I am Zeus
I must be the God of Gods because Athena must be cutting through my skull with her axe trying to get out of my head, which seems to be the only explanation for this splitting headache that keeps terrorizing me. My caffeine quotient has been met so it couldn't possibly be that. In all likelihood it's sinuses, but that's not nearly has fun of a justification as an offspring making such a grand entrance into the world. I wish my entrance could be so grand, but I can still hold out for the finale.

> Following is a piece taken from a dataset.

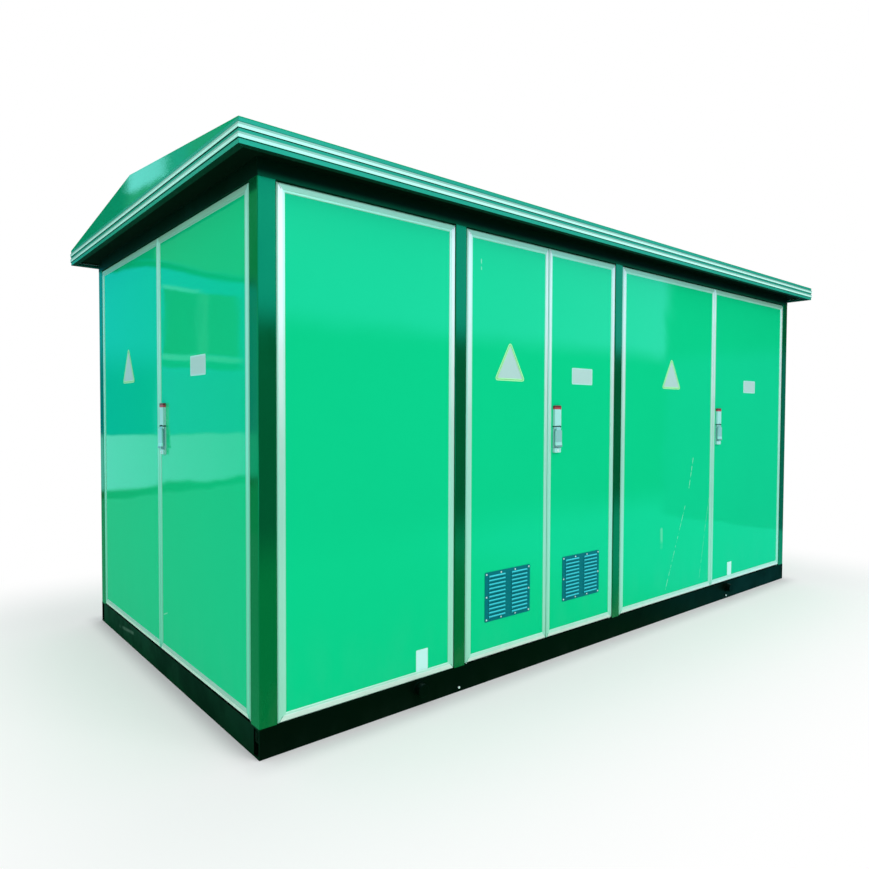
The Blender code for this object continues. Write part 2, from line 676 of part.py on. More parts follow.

Why do some people make it look so easy? Life seems so effortless. But for others you can tell that they struggle with it everyday. Is it merely ones outlook of the world that makes the difference? But that simplifies it too much. A rose bush doesn't yield a beautiful bud merely because it resides in good soil. Life, like nature, factors in many elements to achieve a specific result. Now as a gardener there are certain measures you can take to grow the best rose you can, but no matter what fertilizers you use, how much you water it, where the sun hits it, you could do everything right but you have to start with a good seed.
It's a sad thought to think that no matter what you do in life you might not be able to be as good as someone else. Why do some people get to be born with certain innate talents? Some people fight to discover what they are good at possibly never to find the answer. But maybe the more fulfilling life is that of the explorer maybe the adventure resides in the search of your niche rather than in the actual niche. It's the old breath vs. depth argument. Is it better to know a lot about a little or a little about a lot?
These ideas remind me of my elementary school mantra: "do your best." More specifically our cheese school song:
Know with Hillbrook. Grow with Hillbrook.
A search for knowledge is our quest.
A family sharing. A place for caring.
You and I will do our best.
I can't believe I remember that, although I think I fudged some of the words, but you get the point. To do our best should be enough. To seek knowledge should provide meaning. But would if none of it is enough. Maybe some people's innate talent is incompleteness. Restlessness, never being content maybe that is a talent. Some people never want to strive for more than they are they never want to be any different. Some people don't want to move from the spot they are in. Only 11% of Americans have passports, merely have them not just using them. Some people are comfortable in their boundaries. Maybe my talent is that I am not. If isn't not then I still have the Goddess chopping her way through my skull which would be an equally great talent for the circus freak show. It's good know I have something to fall back on in case I never find what I am actually meant to do.